WHAT THE TASK ASKS: Wherever the string "rigid" appears in a line, extract that line.

# START OF INFORMATION SUPPLIED

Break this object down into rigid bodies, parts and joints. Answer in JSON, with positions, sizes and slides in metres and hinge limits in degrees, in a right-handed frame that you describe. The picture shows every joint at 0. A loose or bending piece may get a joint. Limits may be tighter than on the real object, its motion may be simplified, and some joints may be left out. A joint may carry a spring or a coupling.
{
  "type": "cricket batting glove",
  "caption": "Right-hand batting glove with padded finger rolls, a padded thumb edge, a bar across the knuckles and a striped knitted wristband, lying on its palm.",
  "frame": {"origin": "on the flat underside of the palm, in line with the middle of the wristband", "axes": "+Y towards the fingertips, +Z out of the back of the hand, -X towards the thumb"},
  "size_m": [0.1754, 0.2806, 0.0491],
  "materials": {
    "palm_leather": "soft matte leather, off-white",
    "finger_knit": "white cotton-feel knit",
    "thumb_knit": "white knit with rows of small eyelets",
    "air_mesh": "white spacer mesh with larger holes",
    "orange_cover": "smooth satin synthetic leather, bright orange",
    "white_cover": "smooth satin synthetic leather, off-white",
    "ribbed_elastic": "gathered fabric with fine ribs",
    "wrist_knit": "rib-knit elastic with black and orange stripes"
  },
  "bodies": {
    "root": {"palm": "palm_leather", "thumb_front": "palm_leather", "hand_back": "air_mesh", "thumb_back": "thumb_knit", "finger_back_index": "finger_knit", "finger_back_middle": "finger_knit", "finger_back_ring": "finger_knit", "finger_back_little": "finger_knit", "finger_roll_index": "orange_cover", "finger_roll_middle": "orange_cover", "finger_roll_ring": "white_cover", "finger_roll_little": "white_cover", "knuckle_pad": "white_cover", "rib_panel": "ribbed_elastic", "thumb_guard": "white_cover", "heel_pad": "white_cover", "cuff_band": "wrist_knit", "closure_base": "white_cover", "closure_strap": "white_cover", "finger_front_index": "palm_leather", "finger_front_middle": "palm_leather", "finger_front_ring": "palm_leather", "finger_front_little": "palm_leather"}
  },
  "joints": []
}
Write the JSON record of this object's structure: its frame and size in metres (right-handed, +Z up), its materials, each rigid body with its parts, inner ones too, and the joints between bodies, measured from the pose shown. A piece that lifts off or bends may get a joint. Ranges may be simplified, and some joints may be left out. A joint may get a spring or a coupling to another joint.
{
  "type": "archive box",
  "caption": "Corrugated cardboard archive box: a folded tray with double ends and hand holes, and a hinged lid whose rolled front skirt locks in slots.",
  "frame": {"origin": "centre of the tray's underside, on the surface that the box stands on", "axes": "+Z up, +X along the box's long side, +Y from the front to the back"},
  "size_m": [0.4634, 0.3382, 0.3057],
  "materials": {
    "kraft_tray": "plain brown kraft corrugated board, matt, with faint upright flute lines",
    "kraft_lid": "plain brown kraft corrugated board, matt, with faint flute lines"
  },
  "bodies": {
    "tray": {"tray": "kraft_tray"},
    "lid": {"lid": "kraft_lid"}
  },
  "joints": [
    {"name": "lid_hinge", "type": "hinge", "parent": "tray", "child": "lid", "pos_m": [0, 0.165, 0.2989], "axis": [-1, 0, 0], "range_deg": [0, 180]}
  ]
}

# END OF INFORMATION SUPPLIED
# START OF INFORMATION SUPPLIED

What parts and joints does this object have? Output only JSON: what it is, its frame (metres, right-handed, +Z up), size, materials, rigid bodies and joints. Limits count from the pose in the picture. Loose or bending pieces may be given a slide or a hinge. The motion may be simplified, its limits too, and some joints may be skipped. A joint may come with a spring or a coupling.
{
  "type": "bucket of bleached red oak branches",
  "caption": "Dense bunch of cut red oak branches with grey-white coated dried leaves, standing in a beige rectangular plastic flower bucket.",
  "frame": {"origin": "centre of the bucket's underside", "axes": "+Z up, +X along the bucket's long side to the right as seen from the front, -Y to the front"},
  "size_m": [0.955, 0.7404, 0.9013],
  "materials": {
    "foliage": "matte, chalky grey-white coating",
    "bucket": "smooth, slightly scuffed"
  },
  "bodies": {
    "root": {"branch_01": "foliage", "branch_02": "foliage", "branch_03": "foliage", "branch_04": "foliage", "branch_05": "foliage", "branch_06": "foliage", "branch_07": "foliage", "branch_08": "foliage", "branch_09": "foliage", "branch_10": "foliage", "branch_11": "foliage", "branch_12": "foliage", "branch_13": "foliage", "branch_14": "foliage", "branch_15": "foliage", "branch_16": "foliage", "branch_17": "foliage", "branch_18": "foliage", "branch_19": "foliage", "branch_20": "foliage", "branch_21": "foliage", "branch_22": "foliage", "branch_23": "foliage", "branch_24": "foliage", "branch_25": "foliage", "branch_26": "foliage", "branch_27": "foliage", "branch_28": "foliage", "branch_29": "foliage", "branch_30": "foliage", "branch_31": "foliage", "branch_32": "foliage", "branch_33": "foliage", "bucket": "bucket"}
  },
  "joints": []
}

# END OF INFORMATION SUPPLIED
# START OF INFORMATION SUPPLIED

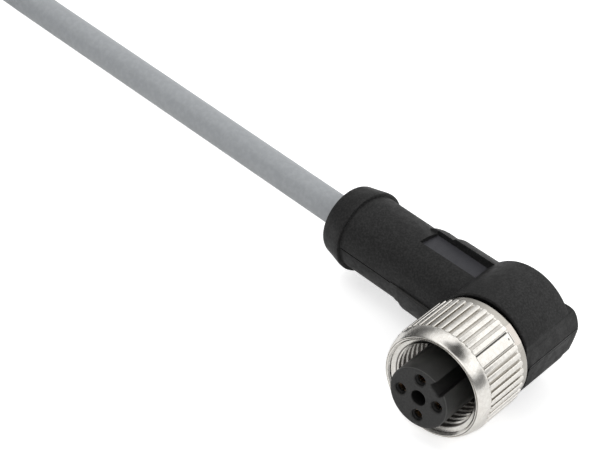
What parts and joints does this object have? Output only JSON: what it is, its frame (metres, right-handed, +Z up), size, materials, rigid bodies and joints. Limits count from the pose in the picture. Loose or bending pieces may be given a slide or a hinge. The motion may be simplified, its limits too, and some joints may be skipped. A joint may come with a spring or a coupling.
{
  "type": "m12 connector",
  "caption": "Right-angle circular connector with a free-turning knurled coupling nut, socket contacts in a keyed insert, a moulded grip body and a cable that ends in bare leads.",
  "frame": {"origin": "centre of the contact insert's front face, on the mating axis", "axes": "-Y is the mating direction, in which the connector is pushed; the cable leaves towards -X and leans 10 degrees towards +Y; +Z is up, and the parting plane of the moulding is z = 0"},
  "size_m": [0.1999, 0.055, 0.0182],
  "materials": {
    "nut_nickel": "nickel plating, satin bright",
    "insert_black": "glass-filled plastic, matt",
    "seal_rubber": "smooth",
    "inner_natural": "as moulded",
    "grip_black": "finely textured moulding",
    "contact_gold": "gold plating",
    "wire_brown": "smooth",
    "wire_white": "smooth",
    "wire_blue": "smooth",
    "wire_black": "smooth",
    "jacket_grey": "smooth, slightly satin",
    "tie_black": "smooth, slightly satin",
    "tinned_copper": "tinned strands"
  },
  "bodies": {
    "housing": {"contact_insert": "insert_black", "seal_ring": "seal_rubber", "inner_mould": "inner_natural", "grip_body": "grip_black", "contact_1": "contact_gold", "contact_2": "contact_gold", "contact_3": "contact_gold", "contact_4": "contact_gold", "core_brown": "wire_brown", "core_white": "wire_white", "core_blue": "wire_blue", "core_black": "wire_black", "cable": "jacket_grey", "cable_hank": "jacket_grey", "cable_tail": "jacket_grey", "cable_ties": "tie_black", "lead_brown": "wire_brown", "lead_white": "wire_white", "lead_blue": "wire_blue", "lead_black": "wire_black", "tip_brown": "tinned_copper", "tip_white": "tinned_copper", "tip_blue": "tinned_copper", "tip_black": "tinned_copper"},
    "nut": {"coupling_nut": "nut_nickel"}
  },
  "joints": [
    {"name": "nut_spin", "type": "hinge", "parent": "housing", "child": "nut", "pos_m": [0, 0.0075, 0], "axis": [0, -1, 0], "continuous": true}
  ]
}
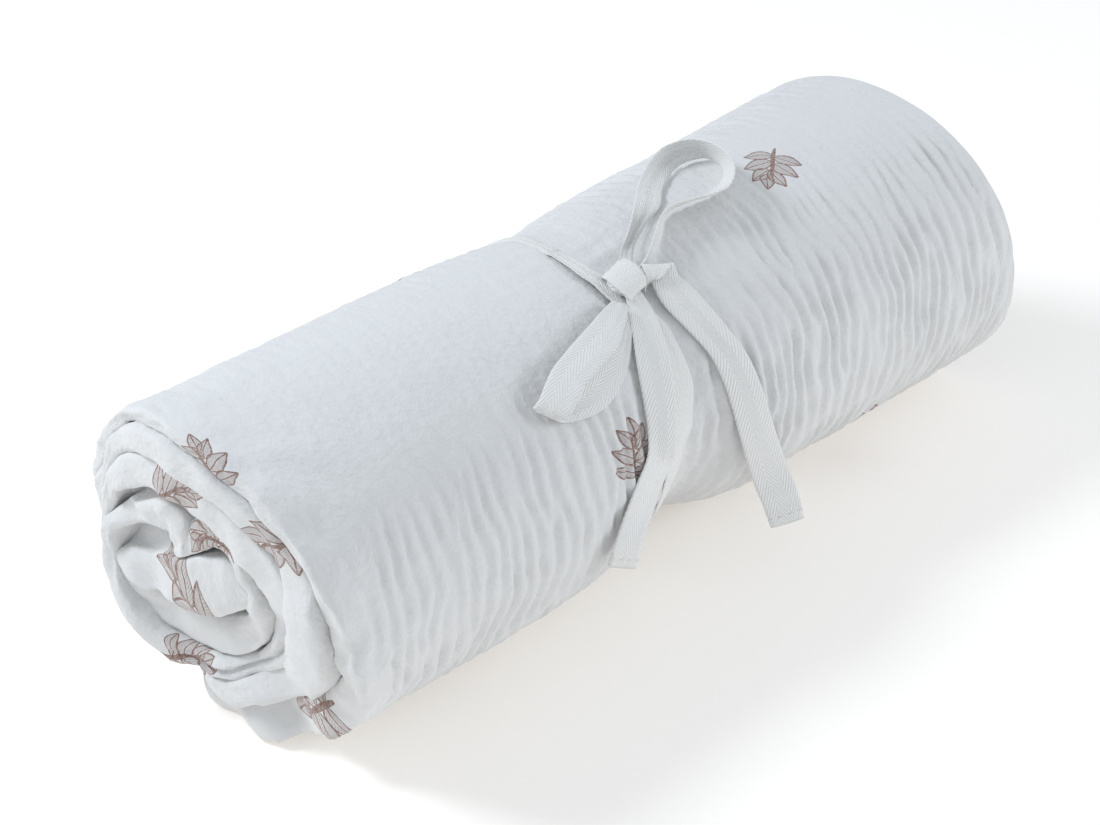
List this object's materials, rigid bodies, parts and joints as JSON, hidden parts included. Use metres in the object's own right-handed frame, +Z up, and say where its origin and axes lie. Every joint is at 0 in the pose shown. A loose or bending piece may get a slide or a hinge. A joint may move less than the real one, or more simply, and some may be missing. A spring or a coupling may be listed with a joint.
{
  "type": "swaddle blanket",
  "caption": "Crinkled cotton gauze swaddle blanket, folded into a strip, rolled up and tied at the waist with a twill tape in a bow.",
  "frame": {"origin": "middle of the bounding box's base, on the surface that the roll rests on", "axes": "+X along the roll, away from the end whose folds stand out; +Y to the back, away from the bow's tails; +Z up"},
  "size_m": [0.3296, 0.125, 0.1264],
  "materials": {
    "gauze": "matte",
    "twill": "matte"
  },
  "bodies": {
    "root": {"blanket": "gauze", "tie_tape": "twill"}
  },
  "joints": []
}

# END OF INFORMATION SUPPLIED

TASK SOLUTION:
Break this object down into rigid bodies, parts and joints. Answer in JSON, with positions, sizes and slides in metres and hinge limits in degrees, in a right-handed frame that you describe. The picture shows every joint at 0. A loose or bending piece may get a joint. Limits may be tighter than on the real object, its motion may be simplified, and some joints may be left out. A joint may carry a spring or a coupling.
Write the JSON record of this object's structure: its frame and size in metres (right-handed, +Z up), its materials, each rigid body with its parts, inner ones too, and the joints between bodies, measured from the pose shown. A piece that lifts off or bends may get a joint. Ranges may be simplified, and some joints may be left out. A joint may get a spring or a coupling to another joint.
What parts and joints does this object have? Output only JSON: what it is, its frame (metres, right-handed, +Z up), size, materials, rigid bodies and joints. Limits count from the pose in the picture. Loose or bending pieces may be given a slide or a hinge. The motion may be simplified, its limits too, and some joints may be skipped. A joint may come with a spring or a coupling.
What parts and joints does this object have? Output only JSON: what it is, its frame (metres, right-handed, +Z up), size, materials, rigid bodies and joints. Limits count from the pose in the picture. Loose or bending pieces may be given a slide or a hinge. The motion may be simplified, its limits too, and some joints may be skipped. A joint may come with a spring or a coupling.
List this object's materials, rigid bodies, parts and joints as JSON, hidden parts included. Use metres in the object's own right-handed frame, +Z up, and say where its origin and axes lie. Every joint is at 0 in the pose shown. A loose or bending piece may get a slide or a hinge. A joint may move less than the real one, or more simply, and some may be missing. A spring or a coupling may be listed with a joint.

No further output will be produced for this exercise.